=== What to do ===
Your task is to write out the complete listing exactly as it is shown.

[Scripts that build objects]
********
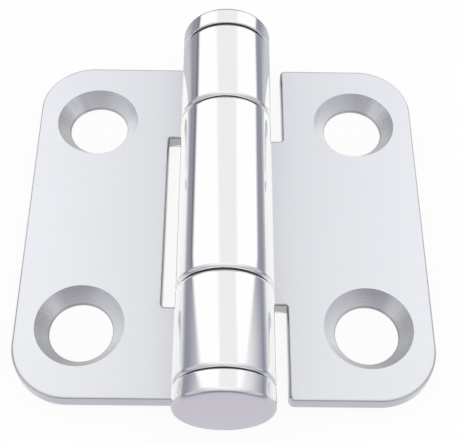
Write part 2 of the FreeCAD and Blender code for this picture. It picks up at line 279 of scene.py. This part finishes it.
def object_place(tree):
    """Object coordinates of the shaded point."""
    return node(tree, "ShaderNodeTexCoord").outputs["Object"]


def glossy_ray(tree):
    """1 where the surface is seen in another one, else 0."""
    return node(tree, "ShaderNodeLightPath").outputs["Is Glossy Ray"]


def noise(tree, place, scale, detail=2.0, stretch=(1, 1, 1)):
    """Noise in metres, stretched along the axes."""
    mapping = node(tree, "ShaderNodeMapping", Scale=stretch)
    tree.links.new(place, mapping.inputs[0])
    made = node(tree, "ShaderNodeTexNoise", Scale=scale, Detail=detail)
    tree.links.new(mapping.outputs[0], made.inputs["Vector"])
    return made.outputs[0]


def ring_noise(tree, reach, scale, detail):
    """Noise that changes only with the distance from an axis."""
    made = node(tree, "ShaderNodeTexNoise", Scale=scale, Detail=detail, noise_dimensions="1D")
    tree.links.new(reach, made.inputs["W"])
    return made.outputs[0]


def spread(tree, factor, low, high, start=0.0, stop=1.0, smooth=False):
    """Map a factor from start..stop to low..high; ends may be numbers or sockets."""
    made = node(tree, "ShaderNodeMapRange", interpolation_type="SMOOTHSTEP" if smooth else "LINEAR")
    for slot, operand in enumerate((factor, start, stop, low, high)):
        plug(tree, operand, made.inputs[slot])
    return made.outputs[0]


def mix(tree, factor, low, high):
    """Mix of two numbers or sockets."""
    made = node(tree, "ShaderNodeMix", data_type="FLOAT")
    for slot, operand in ((0, factor), (2, low), (3, high)):
        plug(tree, operand, made.inputs[slot])
    return made.outputs[0]


def tint(tree, factor, low, high, blend="MIX"):
    """Mix of two colours, each a triple or a socket."""
    made = node(tree, "ShaderNodeMix", data_type="RGBA", blend_type=blend)
    for slot, operand in ((0, factor), (6, low), (7, high)):
        plug(tree, operand, made.inputs[slot])
    return made.outputs[2]


def ramp(tree, factor, stops):
    """Greys or colours at places from 0 to 1."""
    made = node(tree, "ShaderNodeValToRGB")
    elements = made.color_ramp.elements
    while len(elements) > 1:
        elements.remove(elements[-1])
    for order, (place, level) in enumerate(stops):
        element = elements[0] if order == 0 else elements.new(place)
        element.position = place
        element.color = (*(level if isinstance(level, tuple) else (level,) * 3), 1)
    tree.links.new(factor, made.inputs[0])
    return made.outputs[0]


def shade(colour, factor):
    """Colour made darker or lighter."""
    return tuple(min(1.0, channel * factor) for channel in colour)


def shades(tree, factor, colour, dark, light):
    """Mix of two shades of a colour."""
    return tint(tree, factor, shade(colour, dark), shade(colour, light))


def empty_material(name):
    """Material whose node tree holds only its output."""
    material = bpy.data.materials.new(name)
    material.use_nodes = True
    tree = material.node_tree
    tree.nodes.clear()
    return material, tree, tree.nodes.new("ShaderNodeOutputMaterial")


def new_material(name, metallic=1.0):
    """Material with a Principled shader."""
    material, tree, output = empty_material(name)
    shader = node(tree, "ShaderNodeBsdfPrincipled", Metallic=metallic)
    tree.links.new(shader.outputs[0], output.inputs[0])
    return material, tree, shader


def cover(tree, shader, tone, rough, height, depth):
    """Give a shader its colour, roughness and bump, with the bump's depth in metres."""
    relief = node(tree, "ShaderNodeBump", Strength=1.0, Distance=depth)
    tree.links.new(height, relief.inputs["Height"])
    tree.links.new(tone, shader.inputs["Base Color"])
    tree.links.new(rough, shader.inputs["Roughness"])
    tree.links.new(relief.outputs[0], shader.inputs["Normal"])


def blasted_steel(finish):
    """Leaves: bead-blasted faces with soft clouds and a fine grain, and painted light that lightens them
    outward from the barrel;
    smoother cut edges, and notch walls darkened with painted shade. Other metal mirrors the faces white, a
    painted reflection."""
    material, tree, shader = new_material("blasted_steel")
    place = object_place(tree)
    across, along, up = parts_of(tree, place)
    aside = absolute(tree, across)
    cloud = noise(tree, place, 90.0, 3.0)
    grain = noise(tree, place, 7000.0)
    drawn = noise(tree, place, 1500.0, stretch=(0.05, 0.05, 1))
    off_middle = absolute(tree, difference(tree, up, LEAF_TOP / 2))
    edge = math_node(tree, "LESS_THAN", off_middle, LEAF_TOP / 2 - OFF_SHEET_FACE)
    # Painted light: the faces grow lighter outward from the barrel, mixed with the clouds' random tone.
    outward = spread(tree, aside, 0.0, 0.8, start=0.008, stop=0.028)
    light = math_node(tree, "MULTIPLY_ADD", cloud, 0.2, outward)
    # Painted reflection: where other metal mirrors the faces, they turn white.
    face_tone = tint(tree, glossy_ray(tree), shades(tree, light, finish.steel, 0.93, 1.055), PAINTED_MIRROR_LEAF)
    # Painted shade: the cut walls of the notch beside the barrel are darkened to about half the steel's
    # tone.
    in_reach = math_node(tree, "LESS_THAN", aside, NOTCH_REACH)
    in_length = math_node(tree, "LESS_THAN", absolute(tree, along), LEAF_END)
    cut = shades(tree, drawn, finish.steel, 0.90, 1.0)
    edge_tone = tint(tree, product(tree, in_reach, in_length), cut, shade(finish.steel, 0.48))
    face_rough = spread(tree, cloud, finish.satin - 0.03, finish.satin + 0.03)
    edge_rough = spread(tree, drawn, finish.edge - 0.03, finish.edge + 0.05)
    cover(
        tree, shader, tint(tree, edge, face_tone, edge_tone), mix(tree, edge, face_rough, edge_rough),
        mix(tree, edge, grain, drawn), depth=0.000004)
    return material


def polished_steel(finish):
    """Curled knuckles: mirror polish with faint wiping marks round the pin."""
    material, tree, shader = new_material("polished_steel")
    place = object_place(tree)
    wipe = noise(tree, place, 700.0, stretch=(0.06, 1, 0.06))
    cloud = noise(tree, place, 130.0)
    rough = spread(tree, wipe, finish.polish - 0.01, finish.polish + 0.02)
    cover(tree, shader, shades(tree, cloud, finish.bright, 0.99, 1.0), rough, wipe, depth=0.0000002)
    return material


def past_screws(tree, axis, centre):
    """How far a point lies past the nearer screw axis: away from the hinge's middle, and along the axis."""
    outward = difference(tree, absolute(tree, axis), centre)
    return outward, product(tree, outward, math_node(tree, "SIGN", axis))


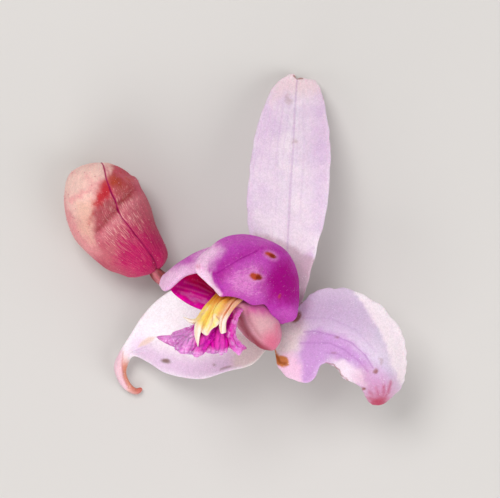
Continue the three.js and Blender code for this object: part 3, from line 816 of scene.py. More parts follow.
********
=== Completed task ===
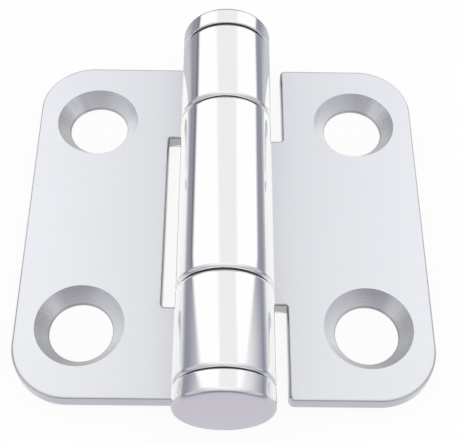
Write part 2 of the FreeCAD and Blender code for this picture. It picks up at line 279 of scene.py. This part finishes it.
def object_place(tree):
    """Object coordinates of the shaded point."""
    return node(tree, "ShaderNodeTexCoord").outputs["Object"]


def glossy_ray(tree):
    """1 where the surface is seen in another one, else 0."""
    return node(tree, "ShaderNodeLightPath").outputs["Is Glossy Ray"]


def noise(tree, place, scale, detail=2.0, stretch=(1, 1, 1)):
    """Noise in metres, stretched along the axes."""
    mapping = node(tree, "ShaderNodeMapping", Scale=stretch)
    tree.links.new(place, mapping.inputs[0])
    made = node(tree, "ShaderNodeTexNoise", Scale=scale, Detail=detail)
    tree.links.new(mapping.outputs[0], made.inputs["Vector"])
    return made.outputs[0]


def ring_noise(tree, reach, scale, detail):
    """Noise that changes only with the distance from an axis."""
    made = node(tree, "ShaderNodeTexNoise", Scale=scale, Detail=detail, noise_dimensions="1D")
    tree.links.new(reach, made.inputs["W"])
    return made.outputs[0]


def spread(tree, factor, low, high, start=0.0, stop=1.0, smooth=False):
    """Map a factor from start..stop to low..high; ends may be numbers or sockets."""
    made = node(tree, "ShaderNodeMapRange", interpolation_type="SMOOTHSTEP" if smooth else "LINEAR")
    for slot, operand in enumerate((factor, start, stop, low, high)):
        plug(tree, operand, made.inputs[slot])
    return made.outputs[0]


def mix(tree, factor, low, high):
    """Mix of two numbers or sockets."""
    made = node(tree, "ShaderNodeMix", data_type="FLOAT")
    for slot, operand in ((0, factor), (2, low), (3, high)):
        plug(tree, operand, made.inputs[slot])
    return made.outputs[0]


def tint(tree, factor, low, high, blend="MIX"):
    """Mix of two colours, each a triple or a socket."""
    made = node(tree, "ShaderNodeMix", data_type="RGBA", blend_type=blend)
    for slot, operand in ((0, factor), (6, low), (7, high)):
        plug(tree, operand, made.inputs[slot])
    return made.outputs[2]


def ramp(tree, factor, stops):
    """Greys or colours at places from 0 to 1."""
    made = node(tree, "ShaderNodeValToRGB")
    elements = made.color_ramp.elements
    while len(elements) > 1:
        elements.remove(elements[-1])
    for order, (place, level) in enumerate(stops):
        element = elements[0] if order == 0 else elements.new(place)
        element.position = place
        element.color = (*(level if isinstance(level, tuple) else (level,) * 3), 1)
    tree.links.new(factor, made.inputs[0])
    return made.outputs[0]


def shade(colour, factor):
    """Colour made darker or lighter."""
    return tuple(min(1.0, channel * factor) for channel in colour)


def shades(tree, factor, colour, dark, light):
    """Mix of two shades of a colour."""
    return tint(tree, factor, shade(colour, dark), shade(colour, light))


def empty_material(name):
    """Material whose node tree holds only its output."""
    material = bpy.data.materials.new(name)
    material.use_nodes = True
    tree = material.node_tree
    tree.nodes.clear()
    return material, tree, tree.nodes.new("ShaderNodeOutputMaterial")


def new_material(name, metallic=1.0):
    """Material with a Principled shader."""
    material, tree, output = empty_material(name)
    shader = node(tree, "ShaderNodeBsdfPrincipled", Metallic=metallic)
    tree.links.new(shader.outputs[0], output.inputs[0])
    return material, tree, shader


def cover(tree, shader, tone, rough, height, depth):
    """Give a shader its colour, roughness and bump, with the bump's depth in metres."""
    relief = node(tree, "ShaderNodeBump", Strength=1.0, Distance=depth)
    tree.links.new(height, relief.inputs["Height"])
    tree.links.new(tone, shader.inputs["Base Color"])
    tree.links.new(rough, shader.inputs["Roughness"])
    tree.links.new(relief.outputs[0], shader.inputs["Normal"])


def blasted_steel(finish):
    """Leaves: bead-blasted faces with soft clouds and a fine grain, and painted light that lightens them
    outward from the barrel;
    smoother cut edges, and notch walls darkened with painted shade. Other metal mirrors the faces white, a
    painted reflection."""
    material, tree, shader = new_material("blasted_steel")
    place = object_place(tree)
    across, along, up = parts_of(tree, place)
    aside = absolute(tree, across)
    cloud = noise(tree, place, 90.0, 3.0)
    grain = noise(tree, place, 7000.0)
    drawn = noise(tree, place, 1500.0, stretch=(0.05, 0.05, 1))
    off_middle = absolute(tree, difference(tree, up, LEAF_TOP / 2))
    edge = math_node(tree, "LESS_THAN", off_middle, LEAF_TOP / 2 - OFF_SHEET_FACE)
    # Painted light: the faces grow lighter outward from the barrel, mixed with the clouds' random tone.
    outward = spread(tree, aside, 0.0, 0.8, start=0.008, stop=0.028)
    light = math_node(tree, "MULTIPLY_ADD", cloud, 0.2, outward)
    # Painted reflection: where other metal mirrors the faces, they turn white.
    face_tone = tint(tree, glossy_ray(tree), shades(tree, light, finish.steel, 0.93, 1.055), PAINTED_MIRROR_LEAF)
    # Painted shade: the cut walls of the notch beside the barrel are darkened to about half the steel's
    # tone.
    in_reach = math_node(tree, "LESS_THAN", aside, NOTCH_REACH)
    in_length = math_node(tree, "LESS_THAN", absolute(tree, along), LEAF_END)
    cut = shades(tree, drawn, finish.steel, 0.90, 1.0)
    edge_tone = tint(tree, product(tree, in_reach, in_length), cut, shade(finish.steel, 0.48))
    face_rough = spread(tree, cloud, finish.satin - 0.03, finish.satin + 0.03)
    edge_rough = spread(tree, drawn, finish.edge - 0.03, finish.edge + 0.05)
    cover(
        tree, shader, tint(tree, edge, face_tone, edge_tone), mix(tree, edge, face_rough, edge_rough),
        mix(tree, edge, grain, drawn), depth=0.000004)
    return material


def polished_steel(finish):
    """Curled knuckles: mirror polish with faint wiping marks round the pin."""
    material, tree, shader = new_material("polished_steel")
    place = object_place(tree)
    wipe = noise(tree, place, 700.0, stretch=(0.06, 1, 0.06))
    cloud = noise(tree, place, 130.0)
    rough = spread(tree, wipe, finish.polish - 0.01, finish.polish + 0.02)
    cover(tree, shader, shades(tree, cloud, finish.bright, 0.99, 1.0), rough, wipe, depth=0.0000002)
    return material


def past_screws(tree, axis, centre):
    """How far a point lies past the nearer screw axis: away from the hinge's middle, and along the axis."""
    outward = difference(tree, absolute(tree, axis), centre)
    return outward, product(tree, outward, math_node(tree, "SIGN", axis))


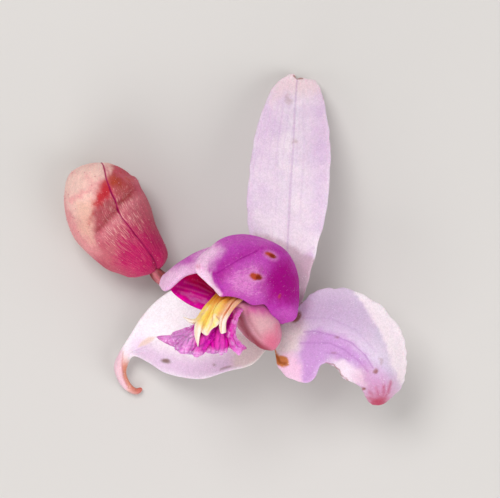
Continue the three.js and Blender code for this object: part 3, from line 816 of scene.py. More parts follow.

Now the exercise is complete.